A Democratic representative from Pennsylvania’s 112th district wants to introduce a bill that would make it harder for victims of abuse to file for protective orders, and he’s looking for other lawmakers to back him up.
Representative Kevin Haggerty is working on a bill that would require individuals seeking protection from their violent spouses but lack “substantive evidence” to take drug and alcohol tests in order to receive support.
In a memo sent to his colleagues on July 24, Haggerty writes:
I will be introducing legislation requiring the drug and alcohol testing of individuals filing petitions for [the Protection From Abuse] orders with a lack of substantive evidence. In these contentious situations, a clear mind is required to make the best judgement and my legislation will help ensure petitions are filed without the negative influence of intoxicating substances.
I ask that you please join me in co-sponsoring this timely and important legislation.
The Protection From Abuse Order grants victims of domestic violence certain protections from their abuser, such as establishing child custody, temporarily removing the abuser from a shared home, and orders against stalking and harassment. Currently, in order to receive such protection, victims file a petition and a judge grants a temporary protection order if they believe the victim is in danger. The judge will also schedule a hearing to decide if the petitioner should be granted a final protection order.
What’s left unsaid in Haggerty’s memo is that he has been accused of domestic abuse, and that his ex-wife, Jennifer Haggerty, filed for a PFA order against him in 2017. According to the Scranton Times-Tribune, Jennifer reported in her petition that Haggerty hit her “in the head hard enough that she suffered temporary hearing loss and numbness in the face.” (“The allegations raised against Mr. Kevin Haggerty are of a personal nature between his wife, Jennifer, and himself,” Haggerty’s lawyer wrote in a statement at the time. “It is not appropriate that he comment at this time regarding said allegations.”)
A judge granted Jennifer a temporary protection order, which barred Haggerty from their home. According to Pittsburgh’s NPR station 90.5 WESA, she did not go on to press charges.

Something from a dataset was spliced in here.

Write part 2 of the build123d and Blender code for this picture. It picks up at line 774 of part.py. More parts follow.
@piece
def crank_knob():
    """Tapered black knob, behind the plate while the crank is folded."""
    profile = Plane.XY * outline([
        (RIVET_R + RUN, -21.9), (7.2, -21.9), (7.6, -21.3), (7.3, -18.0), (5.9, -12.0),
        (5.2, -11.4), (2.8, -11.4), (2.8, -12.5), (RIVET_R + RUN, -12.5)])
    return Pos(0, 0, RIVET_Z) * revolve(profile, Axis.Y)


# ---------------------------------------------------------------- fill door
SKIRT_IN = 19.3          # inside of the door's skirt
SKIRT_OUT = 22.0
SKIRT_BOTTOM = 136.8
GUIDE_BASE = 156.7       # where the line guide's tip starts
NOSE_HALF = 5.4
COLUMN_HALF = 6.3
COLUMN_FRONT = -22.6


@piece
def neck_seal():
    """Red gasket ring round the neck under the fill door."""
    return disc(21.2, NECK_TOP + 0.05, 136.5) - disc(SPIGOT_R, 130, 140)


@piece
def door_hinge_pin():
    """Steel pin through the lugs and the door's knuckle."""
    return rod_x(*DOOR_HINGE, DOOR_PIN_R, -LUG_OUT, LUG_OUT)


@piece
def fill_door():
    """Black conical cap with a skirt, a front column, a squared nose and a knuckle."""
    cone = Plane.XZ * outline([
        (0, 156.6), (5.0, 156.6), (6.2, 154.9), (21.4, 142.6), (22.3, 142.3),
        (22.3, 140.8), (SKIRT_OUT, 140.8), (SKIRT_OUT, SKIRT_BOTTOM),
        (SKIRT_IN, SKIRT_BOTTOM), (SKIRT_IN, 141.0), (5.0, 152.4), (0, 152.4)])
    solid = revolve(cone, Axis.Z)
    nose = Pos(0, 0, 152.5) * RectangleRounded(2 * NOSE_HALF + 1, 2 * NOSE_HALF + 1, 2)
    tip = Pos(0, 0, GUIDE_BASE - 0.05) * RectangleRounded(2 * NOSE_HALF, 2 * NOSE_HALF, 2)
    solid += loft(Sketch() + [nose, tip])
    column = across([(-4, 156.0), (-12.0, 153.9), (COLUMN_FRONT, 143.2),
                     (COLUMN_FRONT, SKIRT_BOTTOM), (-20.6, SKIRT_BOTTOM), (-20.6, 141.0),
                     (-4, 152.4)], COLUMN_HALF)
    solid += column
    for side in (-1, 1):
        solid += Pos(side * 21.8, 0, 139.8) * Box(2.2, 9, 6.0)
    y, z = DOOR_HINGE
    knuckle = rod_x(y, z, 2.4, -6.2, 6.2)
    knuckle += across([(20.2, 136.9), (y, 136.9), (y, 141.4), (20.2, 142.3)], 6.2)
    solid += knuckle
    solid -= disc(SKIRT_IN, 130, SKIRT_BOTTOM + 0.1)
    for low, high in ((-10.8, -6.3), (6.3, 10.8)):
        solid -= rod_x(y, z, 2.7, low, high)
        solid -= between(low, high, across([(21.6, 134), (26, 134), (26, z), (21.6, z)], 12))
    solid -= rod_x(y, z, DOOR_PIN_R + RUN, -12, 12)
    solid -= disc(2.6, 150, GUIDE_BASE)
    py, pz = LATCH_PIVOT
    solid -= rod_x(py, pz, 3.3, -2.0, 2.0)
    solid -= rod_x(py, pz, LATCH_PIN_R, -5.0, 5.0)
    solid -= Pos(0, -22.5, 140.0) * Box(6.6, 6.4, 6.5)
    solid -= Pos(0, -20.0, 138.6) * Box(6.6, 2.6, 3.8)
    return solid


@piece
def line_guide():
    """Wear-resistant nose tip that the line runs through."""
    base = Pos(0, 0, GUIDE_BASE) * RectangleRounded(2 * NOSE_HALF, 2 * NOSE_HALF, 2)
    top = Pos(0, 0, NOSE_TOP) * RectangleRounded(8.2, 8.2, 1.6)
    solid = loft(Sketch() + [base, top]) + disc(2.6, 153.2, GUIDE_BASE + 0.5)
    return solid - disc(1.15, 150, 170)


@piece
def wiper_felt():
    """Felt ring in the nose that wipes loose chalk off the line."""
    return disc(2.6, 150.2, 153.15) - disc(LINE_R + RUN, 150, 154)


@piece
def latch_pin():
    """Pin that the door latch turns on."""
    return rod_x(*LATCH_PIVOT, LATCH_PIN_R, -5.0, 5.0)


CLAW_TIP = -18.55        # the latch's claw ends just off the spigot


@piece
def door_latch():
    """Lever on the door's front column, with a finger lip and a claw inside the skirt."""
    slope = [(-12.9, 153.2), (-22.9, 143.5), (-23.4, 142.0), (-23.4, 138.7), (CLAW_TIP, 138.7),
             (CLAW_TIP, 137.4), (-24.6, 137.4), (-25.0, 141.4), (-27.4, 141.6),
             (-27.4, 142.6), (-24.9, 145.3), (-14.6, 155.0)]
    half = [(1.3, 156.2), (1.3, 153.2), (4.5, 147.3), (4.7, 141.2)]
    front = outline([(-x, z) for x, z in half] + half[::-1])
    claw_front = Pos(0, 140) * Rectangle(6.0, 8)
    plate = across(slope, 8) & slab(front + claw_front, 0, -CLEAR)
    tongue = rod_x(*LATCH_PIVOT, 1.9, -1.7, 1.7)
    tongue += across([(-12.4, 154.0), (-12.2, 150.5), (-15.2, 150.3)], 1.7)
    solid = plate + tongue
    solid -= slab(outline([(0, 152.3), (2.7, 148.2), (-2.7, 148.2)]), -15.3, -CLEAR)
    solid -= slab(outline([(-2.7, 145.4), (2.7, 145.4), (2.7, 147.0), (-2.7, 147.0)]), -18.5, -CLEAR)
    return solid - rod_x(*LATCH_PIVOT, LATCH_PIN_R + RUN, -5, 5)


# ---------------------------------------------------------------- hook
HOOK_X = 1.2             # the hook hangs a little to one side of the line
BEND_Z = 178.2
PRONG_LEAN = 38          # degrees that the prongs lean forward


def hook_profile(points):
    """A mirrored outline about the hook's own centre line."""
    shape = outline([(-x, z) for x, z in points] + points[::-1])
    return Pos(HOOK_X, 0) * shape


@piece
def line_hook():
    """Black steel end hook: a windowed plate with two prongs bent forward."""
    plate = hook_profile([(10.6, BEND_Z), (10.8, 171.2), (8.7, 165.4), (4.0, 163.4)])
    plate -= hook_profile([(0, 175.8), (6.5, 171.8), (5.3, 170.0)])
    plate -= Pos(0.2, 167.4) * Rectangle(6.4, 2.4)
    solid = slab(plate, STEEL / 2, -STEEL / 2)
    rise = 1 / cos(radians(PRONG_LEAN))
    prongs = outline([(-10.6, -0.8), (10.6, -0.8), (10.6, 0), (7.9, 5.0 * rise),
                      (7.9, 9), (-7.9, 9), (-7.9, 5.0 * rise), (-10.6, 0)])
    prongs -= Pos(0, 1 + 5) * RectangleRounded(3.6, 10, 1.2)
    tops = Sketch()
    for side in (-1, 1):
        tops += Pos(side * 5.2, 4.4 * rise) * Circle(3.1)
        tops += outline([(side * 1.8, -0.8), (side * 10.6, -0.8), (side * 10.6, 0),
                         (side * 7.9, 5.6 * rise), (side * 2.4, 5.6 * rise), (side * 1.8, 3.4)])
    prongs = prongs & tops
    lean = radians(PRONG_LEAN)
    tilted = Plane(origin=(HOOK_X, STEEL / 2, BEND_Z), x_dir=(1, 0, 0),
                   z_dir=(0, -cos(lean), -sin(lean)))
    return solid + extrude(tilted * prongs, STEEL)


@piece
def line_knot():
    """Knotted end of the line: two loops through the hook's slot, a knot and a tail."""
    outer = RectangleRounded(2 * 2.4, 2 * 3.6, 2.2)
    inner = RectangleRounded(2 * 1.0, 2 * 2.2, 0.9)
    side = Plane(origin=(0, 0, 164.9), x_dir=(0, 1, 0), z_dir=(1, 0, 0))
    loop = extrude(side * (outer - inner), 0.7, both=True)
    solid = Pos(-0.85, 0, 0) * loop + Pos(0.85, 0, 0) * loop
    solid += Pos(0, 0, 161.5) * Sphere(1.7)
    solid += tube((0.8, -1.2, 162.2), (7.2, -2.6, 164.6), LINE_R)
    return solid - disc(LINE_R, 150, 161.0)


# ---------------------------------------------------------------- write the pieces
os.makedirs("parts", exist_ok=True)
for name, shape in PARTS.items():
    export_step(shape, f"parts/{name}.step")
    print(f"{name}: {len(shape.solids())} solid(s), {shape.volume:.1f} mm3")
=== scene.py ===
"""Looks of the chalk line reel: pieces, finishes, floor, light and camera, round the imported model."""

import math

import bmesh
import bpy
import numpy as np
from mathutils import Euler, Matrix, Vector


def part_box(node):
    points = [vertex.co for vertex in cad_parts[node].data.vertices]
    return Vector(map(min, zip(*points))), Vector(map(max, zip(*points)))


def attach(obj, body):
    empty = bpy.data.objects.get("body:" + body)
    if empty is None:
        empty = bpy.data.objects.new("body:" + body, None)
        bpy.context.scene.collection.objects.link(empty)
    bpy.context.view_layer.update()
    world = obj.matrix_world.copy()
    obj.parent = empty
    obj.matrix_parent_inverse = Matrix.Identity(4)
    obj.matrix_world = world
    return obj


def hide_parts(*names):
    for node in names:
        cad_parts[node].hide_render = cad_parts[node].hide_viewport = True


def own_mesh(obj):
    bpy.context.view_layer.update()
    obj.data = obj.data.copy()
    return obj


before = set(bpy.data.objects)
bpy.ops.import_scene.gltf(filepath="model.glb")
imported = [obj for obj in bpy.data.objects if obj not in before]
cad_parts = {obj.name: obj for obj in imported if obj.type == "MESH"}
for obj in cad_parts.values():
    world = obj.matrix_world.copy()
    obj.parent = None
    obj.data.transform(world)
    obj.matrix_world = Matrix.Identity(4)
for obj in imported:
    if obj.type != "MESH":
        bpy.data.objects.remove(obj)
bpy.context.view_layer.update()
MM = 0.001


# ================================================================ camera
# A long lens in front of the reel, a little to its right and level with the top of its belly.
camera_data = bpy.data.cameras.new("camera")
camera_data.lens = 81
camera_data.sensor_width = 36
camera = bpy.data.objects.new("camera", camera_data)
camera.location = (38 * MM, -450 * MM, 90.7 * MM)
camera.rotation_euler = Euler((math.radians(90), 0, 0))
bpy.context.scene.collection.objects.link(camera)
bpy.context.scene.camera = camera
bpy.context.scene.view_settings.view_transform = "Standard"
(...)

According to Haggerty’s memo, lawmakers should be doing more to prevent petitions for PFA orders from being filed “under false pretense”:
There is a growing, yet thus far unexplored contingent of PFA petitions filed under false pretense. The manifestation of this trend has been seen across the country. One recent study of PFA petitions in Delaware found 16% of petitions to have been filed fraudulently, with the petitioners leveling false accusations against their partners most frequently in messy break-ups, separations, and divorce cases.
That 16 percent figure is a reference to a 2015 report from the Delaware News Journal that found 16 percent of the petitions were dismissed because “no abuse was found at trial.” (The Domestic Violence Crisis Center’s annual report for 2016 stated 15 percent of petitions in Delaware were dismissed because no evidence of abuse was found.) The “fraudulent” language is Haggerty’s alone.
In the memo, he writes that he is worried about the effect these petitions can have on those falsely accused of abuse:
“The impact a false petition for a PFA can have on its subject is incalculable. Not only does it damage the reputation of the individual within the community and the workplace, it could lead to unjust incarceration.”
In response to Haggerty’s memo, Julie Bancroft of the Pennsylvania Coalition Against Domestic Violence sent a letter to the state House denouncing the proposal. “The memo suggests that if there’s drug or alcohol use that somehow negates the reality of abuse,” Bancroft wrote, “and that’s just not the case.”
Haggerty is not the only lawmaker in the news this week for his views about victims. Last week, a Republican representative from Texas bizarrely defended a man accused of killing his wife by describing the victim as “unfair” towards her husband. “She demanded something, and he was out,” Representative Pete Sessions, a top Republican in the House, said. “And it was frustration.”
As the Scranton Times-Tribune reported, in her PFA petition, Jennifer Haggerty wrote that her ex-husband “head-butted her, threw her to the ground, pulled her hair, pushed her, threw other objects at her and punched her in the leg,” including, at times, in front of their two children.